╭─ Supplied information

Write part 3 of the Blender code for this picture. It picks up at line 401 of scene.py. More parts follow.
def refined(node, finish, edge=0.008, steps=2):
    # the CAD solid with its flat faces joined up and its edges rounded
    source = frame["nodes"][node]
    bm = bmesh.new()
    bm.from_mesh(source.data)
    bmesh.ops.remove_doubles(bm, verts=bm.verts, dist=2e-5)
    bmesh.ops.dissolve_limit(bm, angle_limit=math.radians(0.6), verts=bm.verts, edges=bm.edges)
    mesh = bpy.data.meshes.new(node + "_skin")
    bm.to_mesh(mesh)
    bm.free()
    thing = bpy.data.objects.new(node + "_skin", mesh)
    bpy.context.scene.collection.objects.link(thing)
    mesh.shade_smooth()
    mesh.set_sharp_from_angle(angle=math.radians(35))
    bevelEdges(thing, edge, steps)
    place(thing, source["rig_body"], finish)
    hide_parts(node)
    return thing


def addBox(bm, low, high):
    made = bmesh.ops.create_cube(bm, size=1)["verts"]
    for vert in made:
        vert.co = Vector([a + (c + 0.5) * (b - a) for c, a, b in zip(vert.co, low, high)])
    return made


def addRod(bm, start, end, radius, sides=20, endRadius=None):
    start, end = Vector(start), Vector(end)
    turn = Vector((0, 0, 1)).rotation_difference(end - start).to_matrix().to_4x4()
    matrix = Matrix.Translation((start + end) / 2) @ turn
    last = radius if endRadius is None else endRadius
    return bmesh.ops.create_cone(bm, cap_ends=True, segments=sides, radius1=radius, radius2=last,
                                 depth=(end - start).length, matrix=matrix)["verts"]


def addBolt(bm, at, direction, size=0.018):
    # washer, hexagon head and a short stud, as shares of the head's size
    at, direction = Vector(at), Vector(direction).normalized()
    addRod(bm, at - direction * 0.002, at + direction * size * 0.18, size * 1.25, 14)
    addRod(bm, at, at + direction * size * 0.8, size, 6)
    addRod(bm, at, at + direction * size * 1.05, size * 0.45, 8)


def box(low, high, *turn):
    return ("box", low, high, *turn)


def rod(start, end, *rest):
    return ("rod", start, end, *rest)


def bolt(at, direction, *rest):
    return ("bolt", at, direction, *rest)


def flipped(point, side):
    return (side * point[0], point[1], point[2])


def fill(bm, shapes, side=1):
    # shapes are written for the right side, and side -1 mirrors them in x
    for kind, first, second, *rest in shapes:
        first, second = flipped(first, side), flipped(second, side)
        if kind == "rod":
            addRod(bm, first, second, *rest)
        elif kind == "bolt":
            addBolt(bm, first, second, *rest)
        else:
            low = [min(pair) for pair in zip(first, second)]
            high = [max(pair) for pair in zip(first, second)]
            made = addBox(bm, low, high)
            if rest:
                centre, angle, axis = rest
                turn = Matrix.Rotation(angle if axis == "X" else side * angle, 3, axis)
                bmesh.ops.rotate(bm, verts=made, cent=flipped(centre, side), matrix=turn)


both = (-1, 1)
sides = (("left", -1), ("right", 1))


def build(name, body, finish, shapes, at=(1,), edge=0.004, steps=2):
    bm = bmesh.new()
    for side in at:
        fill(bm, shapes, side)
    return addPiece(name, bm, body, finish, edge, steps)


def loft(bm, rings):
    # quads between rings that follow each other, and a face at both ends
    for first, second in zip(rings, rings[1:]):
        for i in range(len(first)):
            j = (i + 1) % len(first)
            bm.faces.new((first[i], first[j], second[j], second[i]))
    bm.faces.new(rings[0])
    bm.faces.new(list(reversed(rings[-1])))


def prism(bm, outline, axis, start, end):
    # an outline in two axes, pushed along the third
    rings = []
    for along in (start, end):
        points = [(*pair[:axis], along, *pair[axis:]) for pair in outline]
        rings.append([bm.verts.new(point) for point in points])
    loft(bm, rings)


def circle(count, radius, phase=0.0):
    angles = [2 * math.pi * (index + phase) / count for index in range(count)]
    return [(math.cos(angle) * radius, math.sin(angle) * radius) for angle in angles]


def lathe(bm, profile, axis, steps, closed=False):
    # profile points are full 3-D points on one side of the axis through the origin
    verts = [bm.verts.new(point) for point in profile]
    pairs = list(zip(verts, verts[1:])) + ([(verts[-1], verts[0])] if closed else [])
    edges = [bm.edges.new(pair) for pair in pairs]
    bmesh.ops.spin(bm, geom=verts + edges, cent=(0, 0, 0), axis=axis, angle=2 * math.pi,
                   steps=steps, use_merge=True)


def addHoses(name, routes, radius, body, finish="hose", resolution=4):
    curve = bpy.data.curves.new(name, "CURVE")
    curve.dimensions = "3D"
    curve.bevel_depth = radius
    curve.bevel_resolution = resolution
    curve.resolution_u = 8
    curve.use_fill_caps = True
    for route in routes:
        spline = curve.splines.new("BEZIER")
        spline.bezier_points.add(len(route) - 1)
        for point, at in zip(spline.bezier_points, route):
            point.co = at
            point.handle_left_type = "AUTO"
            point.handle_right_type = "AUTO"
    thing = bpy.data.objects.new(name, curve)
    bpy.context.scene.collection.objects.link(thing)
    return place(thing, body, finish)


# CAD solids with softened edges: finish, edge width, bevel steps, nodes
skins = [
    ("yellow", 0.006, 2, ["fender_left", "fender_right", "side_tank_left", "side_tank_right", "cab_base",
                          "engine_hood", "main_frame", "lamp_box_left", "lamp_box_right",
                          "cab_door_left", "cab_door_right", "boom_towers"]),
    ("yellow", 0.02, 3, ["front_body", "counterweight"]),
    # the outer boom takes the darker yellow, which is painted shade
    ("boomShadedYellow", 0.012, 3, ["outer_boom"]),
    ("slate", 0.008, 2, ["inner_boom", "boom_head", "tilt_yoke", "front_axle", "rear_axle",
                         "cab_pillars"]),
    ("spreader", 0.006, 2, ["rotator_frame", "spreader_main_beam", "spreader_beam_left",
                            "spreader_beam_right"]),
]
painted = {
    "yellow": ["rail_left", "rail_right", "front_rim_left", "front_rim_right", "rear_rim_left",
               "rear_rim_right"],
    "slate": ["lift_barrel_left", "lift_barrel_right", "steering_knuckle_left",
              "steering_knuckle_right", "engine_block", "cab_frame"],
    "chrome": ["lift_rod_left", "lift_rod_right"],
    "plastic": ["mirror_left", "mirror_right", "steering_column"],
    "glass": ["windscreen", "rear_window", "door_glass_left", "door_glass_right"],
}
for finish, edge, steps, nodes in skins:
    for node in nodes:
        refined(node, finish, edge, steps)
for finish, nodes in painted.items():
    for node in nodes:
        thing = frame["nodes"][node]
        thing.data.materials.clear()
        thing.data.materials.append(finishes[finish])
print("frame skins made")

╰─

■ **Job**:
Only the lines from the start of the data to the line holding "return made" are wanted; return them exactly, both ends included.

■ **Solution to this problem**:
Write part 3 of the Blender code for this picture. It picks up at line 401 of scene.py. More parts follow.
def refined(node, finish, edge=0.008, steps=2):
    # the CAD solid with its flat faces joined up and its edges rounded
    source = frame["nodes"][node]
    bm = bmesh.new()
    bm.from_mesh(source.data)
    bmesh.ops.remove_doubles(bm, verts=bm.verts, dist=2e-5)
    bmesh.ops.dissolve_limit(bm, angle_limit=math.radians(0.6), verts=bm.verts, edges=bm.edges)
    mesh = bpy.data.meshes.new(node + "_skin")
    bm.to_mesh(mesh)
    bm.free()
    thing = bpy.data.objects.new(node + "_skin", mesh)
    bpy.context.scene.collection.objects.link(thing)
    mesh.shade_smooth()
    mesh.set_sharp_from_angle(angle=math.radians(35))
    bevelEdges(thing, edge, steps)
    place(thing, source["rig_body"], finish)
    hide_parts(node)
    return thing


def addBox(bm, low, high):
    made = bmesh.ops.create_cube(bm, size=1)["verts"]
    for vert in made:
        vert.co = Vector([a + (c + 0.5) * (b - a) for c, a, b in zip(vert.co, low, high)])
    return made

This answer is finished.